Heilig never apologized for the way she drove her team. She was not obligated to hold the scoring down against opponents who were not at the same level as her teams were, even as the rise of social media and what others thought of Eastern made it harder to focus on the job at hand.

She also was unapologetic about taking advantage of policies which allow non-resident tuition-playing students to enroll at Eastern High School, similar to what happens all the time in lacrosse, swimming, and other endeavors in New Jersey.

Heilig now turns her attention to running her club side, Uprise. The thing is, I have a feeling that she is a leading indicator of the coaching talent likely to defect to the club side, with an eye on whether USA Field Hockey will do what U.S. Soccer has done and sanction a national developmental league for clubs.

Within the scholastic realm, her impact in less than a quarter century is undeniable. She had 527 wins, 10 draws, and 16 defeats at Eastern and at Haddon Heights. Do the math, and compare it to the Belichicks, Summitts, and Krzyzwskis of sport. It’s astounding.

Most importantly, she was undefeated in NJSIAA state tournament play through the group final for 21 years. It seemed as the only things that could stop the Vikings were Hurricane Sandy (which truncated the entire field hockey calendar in 2012) and the occasional competitor within the NJSIAA Tournament of Champions.

It is within the T of C where Eastern finally found a rival: Summit Oak Knoll (N.J.), a team which beat the Vikings twice in 2019.

Moving forward, it is not going to be easy seeing the Garden State Firm this fall and in the future without seeing both Heilig and Oak Knoll coach Ali Good on the sidelines.

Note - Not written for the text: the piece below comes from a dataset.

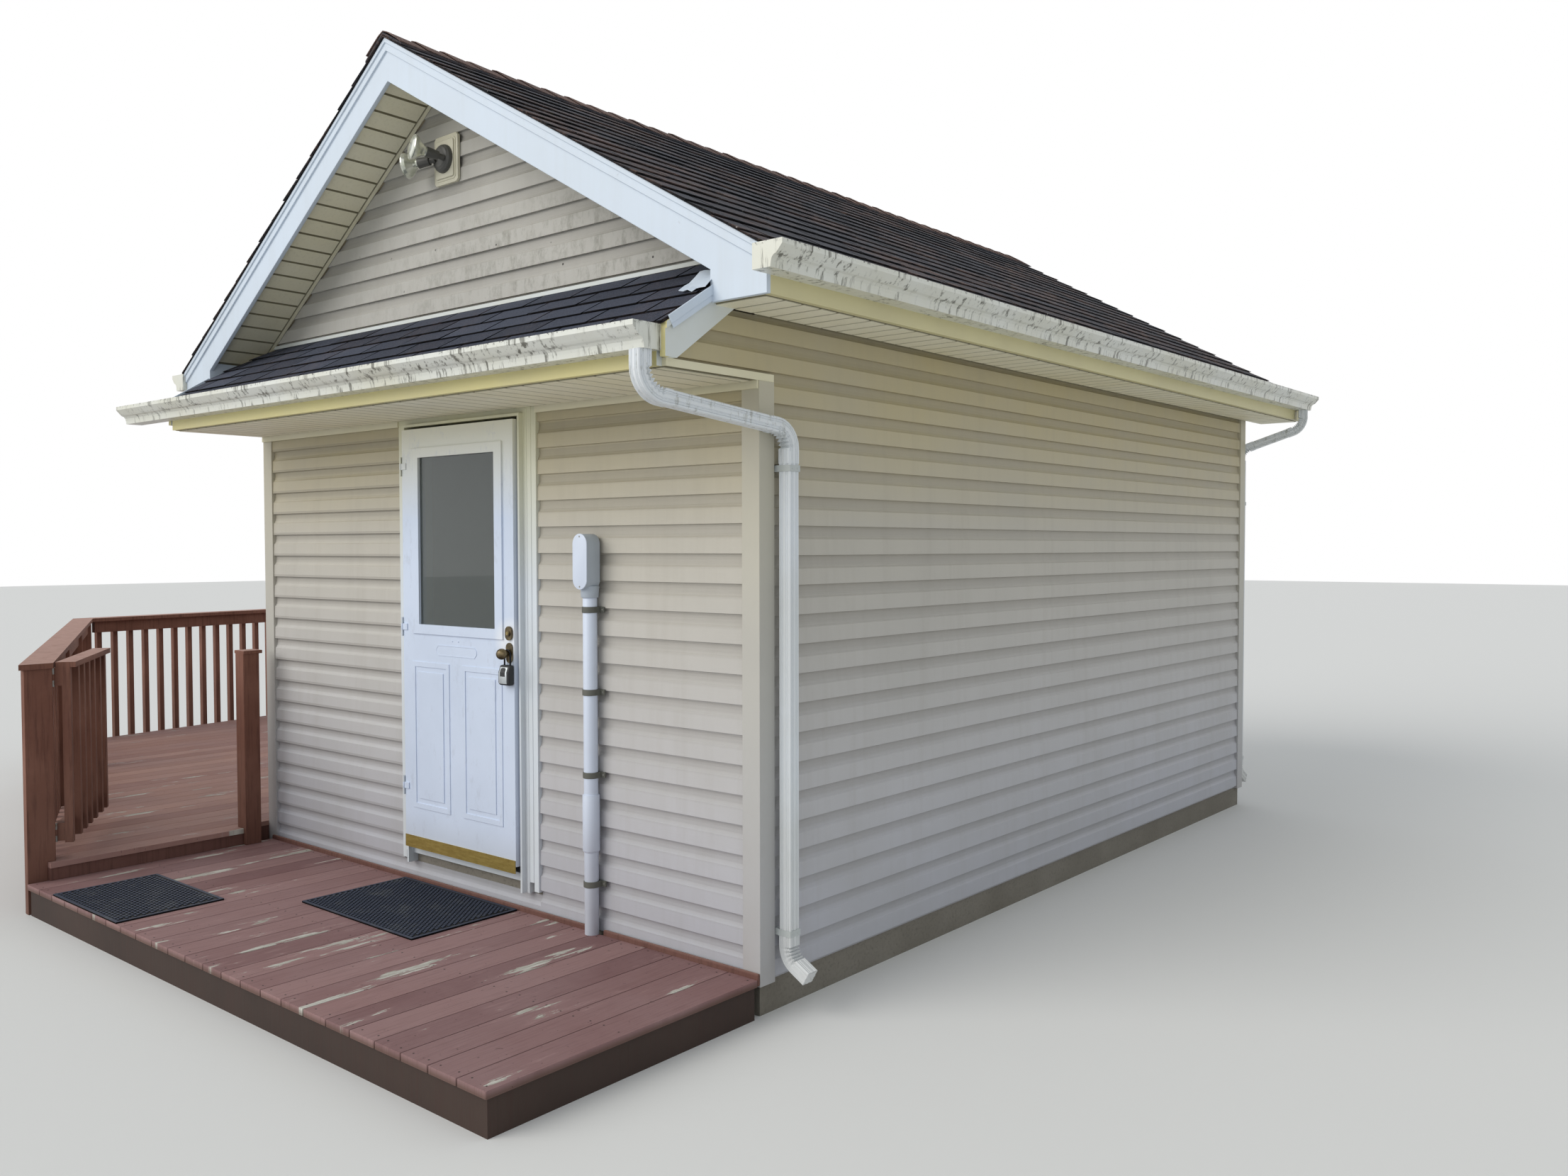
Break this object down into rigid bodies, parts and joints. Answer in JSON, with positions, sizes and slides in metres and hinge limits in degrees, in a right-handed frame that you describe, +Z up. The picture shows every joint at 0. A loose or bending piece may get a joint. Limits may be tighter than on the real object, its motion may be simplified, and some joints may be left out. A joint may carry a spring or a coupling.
{
  "type": "boathouse",
  "caption": "Small gabled outbuilding with lap siding, a pent roof over its glazed door, gutters, an entry deck and a raised side deck with railings and a gate.",
  "frame": {"origin": "middle of the building's footprint, on the ground, at the flat underside of the foundation", "axes": "+Z up, +X along the door wall towards the downspout side, -Y out of the door wall"},
  "size_m": [8.4266, 6.6413, 4.068],
  "materials": {
    "concrete": "rough, weathered",
    "floor_sheet": "plain sheet",
    "wall_frame": "plain, hidden",
    "siding": "vinyl, light grain, dusty",
    "shingles": "mineral granules, some moss and needles",
    "white_trim": "satin white, streaked",
    "soffit": "satin cream, ribbed",
    "gutter": "satin white, dirt streaks",
    "frame_white": "satin white",
    "steel": "dull",
    "door_paint": "satin white",
    "pane": "clear, dark room behind",
    "sweep": "dull",
    "antique_brass": "antique",
    "lockbox_paint": "satin black and silver",
    "conduit": "matt grey",
    "lamp_base": "satin",
    "lamp_glass": "frosted reflector bulb",
    "deck_wood": "worn brown stain",
    "dark_wood": "dark brown stain",
    "mat_rubber": "matt, moulded"
  },
  "bodies": {
    "root": {"foundation": "concrete", "floor": "floor_sheet", "front_wall_left": "wall_frame", "front_wall_right": "wall_frame", "front_wall_over_door": "wall_frame", "left_wall": "wall_frame", "right_wall": "wall_frame", "rear_wall": "wall_frame", "gable_walls": "wall_frame", "siding_front": "siding", "siding_left": "siding", "siding_right": "siding", "siding_rear": "siding", "siding_gables": "siding", "corner_posts": "siding", "roof_right": "wall_frame", "roof_left": "wall_frame", "shingles_right": "shingles", "shingles_left": "shingles", "ridge_cap": "shingles", "rake_boards": "white_trim", "rake_soffits": "soffit", "eave_fascias": "white_trim", "eave_soffits": "soffit", "pent_roof": "wall_frame", "pent_shingles": "shingles", "pent_soffit": "soffit", "pent_cheeks": "siding", "pent_trim": "white_trim", "eave_gutters": "gutter", "pent_gutter": "gutter", "front_downspout": "gutter", "rear_downspout": "gutter", "door_frame": "frame_white", "door_hinges": "steel", "conduit": "conduit", "floodlight": "lamp_base", "lamps": "lamp_glass", "entry_deck_boards": "deck_wood", "entry_deck_frame": "dark_wood", "wall_base_trim": "dark_wood", "doormats": "mat_rubber", "side_deck_boards": "deck_wood", "side_deck_frame": "dark_wood", "deck_posts": "dark_wood", "railing_front": "dark_wood", "railing_left": "dark_wood", "railing_rear": "dark_wood", "gate_hinges": "steel"},
    "door": {"door_leaf": "door_paint", "door_glass": "pane", "door_sweep": "sweep", "door_lock": "antique_brass", "lockbox": "lockbox_paint"},
    "gate": {"gate_leaf": "dark_wood"}
  },
  "joints": [
    {"name": "door_hinge", "type": "hinge", "parent": "root", "child": "door", "pos_m": [-0.409, -2.5885, 0], "axis": [0, 0, 1], "range_deg": [-105, 0]},
    {"name": "gate_hinge", "type": "hinge", "parent": "root", "child": "gate", "pos_m": [-1.787, -3.642, 0], "axis": [0, 0, 1], "range_deg": [-58.5, 0]}
  ]
}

They have each raised the bar so high over the last two decades not only in New Jersey, but nationally.

Jan. 26, 2020 — A meeting with Kobe

Back in the late fall lf 1996, our newspaper office received a phone call.

Our NBA writer called in sick. I was in the office that afternoon when my boss received the news.

I saw an opportunity.

“l’ll do it.”

It was a short drive from our office to The Core States Center, the basketball arena for the Philadelphia 76ers. But it was a different world from most other sports events I have ever attended.

I had covered scattered Philadelphia Wings lacrosse games in the past, as well as to provide an “atmosphere” story for the Trenton Thunder as the team played one of its early games in a cavernously empty Veterans’ Stadium.

But this was an NBA game between the host Sixers and the Los Angeles Lakers. This was a game involving a number of future Hall-of-Famers including Allen Iverson, Shaquille O’Neal, and the teenage son of former Sixer Joe Bryant.

After a performance during which the young Kobe Bryant showed flashes of his future brilliance, Bryant held court in one of the brand-new locker rooms. He smiled broadly, and you knew he had learned how to work a room.

In another locker across the way, O’Neal attempted to coin a nickname for him. His first attempt that evening: “Showboat.” The name did not stick.

Eventually, he came to be known as “The Black Mamba,” so named for the venomous African snake.

Bryant eventually would win five NBA titles, two Olympics, and 18 All-Star Game appearances. He also expanded basketball around the globe with frequent visits overseas as well as his adoption of the number 10 for international games, the number always given to star soccer players.

Bryant, his daughter Gigi, and seven others died this morning in a helicopter crash in Calabasas, Calif. Outpourings of grief from around the basketball community came from around the world.

As much of a tragedy this helicopter crash is, it must be remembered that Bryant, for all his brilliance on the court, his record is mixed off it. He was a product of the Southern California celebrity society that yielded countless tales and stories of sexual assault and abuse of authority that eventually culminated in the birth of the Me Too Movement in 2017.

Back in 2003, Bryant was a part of the consequences, years before the Me Too wave enveloped Harvey Weinstein and Matt Lauer and Charlie Rose and Kevin Spacey and John Hockenberry. Bryant was alleged to have lured a woman to a hotel room in Colorado. He was tried on rape and sexual assault charges, but the accuser dropped all charges in a sudden last-minute reversal.

Somehow, I don’t think Bryant would have gotten off all that easy if the same thing happened in the last two years.

Jan. 26, 2020 — Netherlands 9, USA 0

The U.S. women’s field hockey team, to its credit, did not commit the cardinal sin of giving up a goal in the first five minutes of the game.

Instead, the States’ defense was solved at the 5:25 mark, as Holland forward Felice Alberts received a cross-field pass in an enormous wedge of space on the right wing, and, while on her knees, guided the ball into the cage with the stick parallel to the ground.

As you might expect, a developmental U.S. team, without several of its best players and less than a week removed from the death of assistant Larry Amar and the retirement of captain Kat Sharkey, lost 9-0 to the world No. 1-ranked Netherlands.

It was the most lopsided defeat for the U.S. since a 9-0 loss to England at the 1956 International Federation of Women’s Hockey Association tournament, the precursor to the current FIH World Cup.

This FIH game, held this afternoon at Karen Shelton Stadium, counts double because Friday’s opener was cancelled out of respect for Amar’s sudden passing. Everyone on the pitch today wore a black band on their forearm.

While the U.S. now falls behind in the FIH Pro League table, there are still plenty of games to be played in order to improve as a group. The first relegation for Pro League last-place teams won’t occur until the end of the 2022 cycle, which is why, I think, USA Field Hockey is willing to give a lot of slack to this group to make mistakes and learn from them.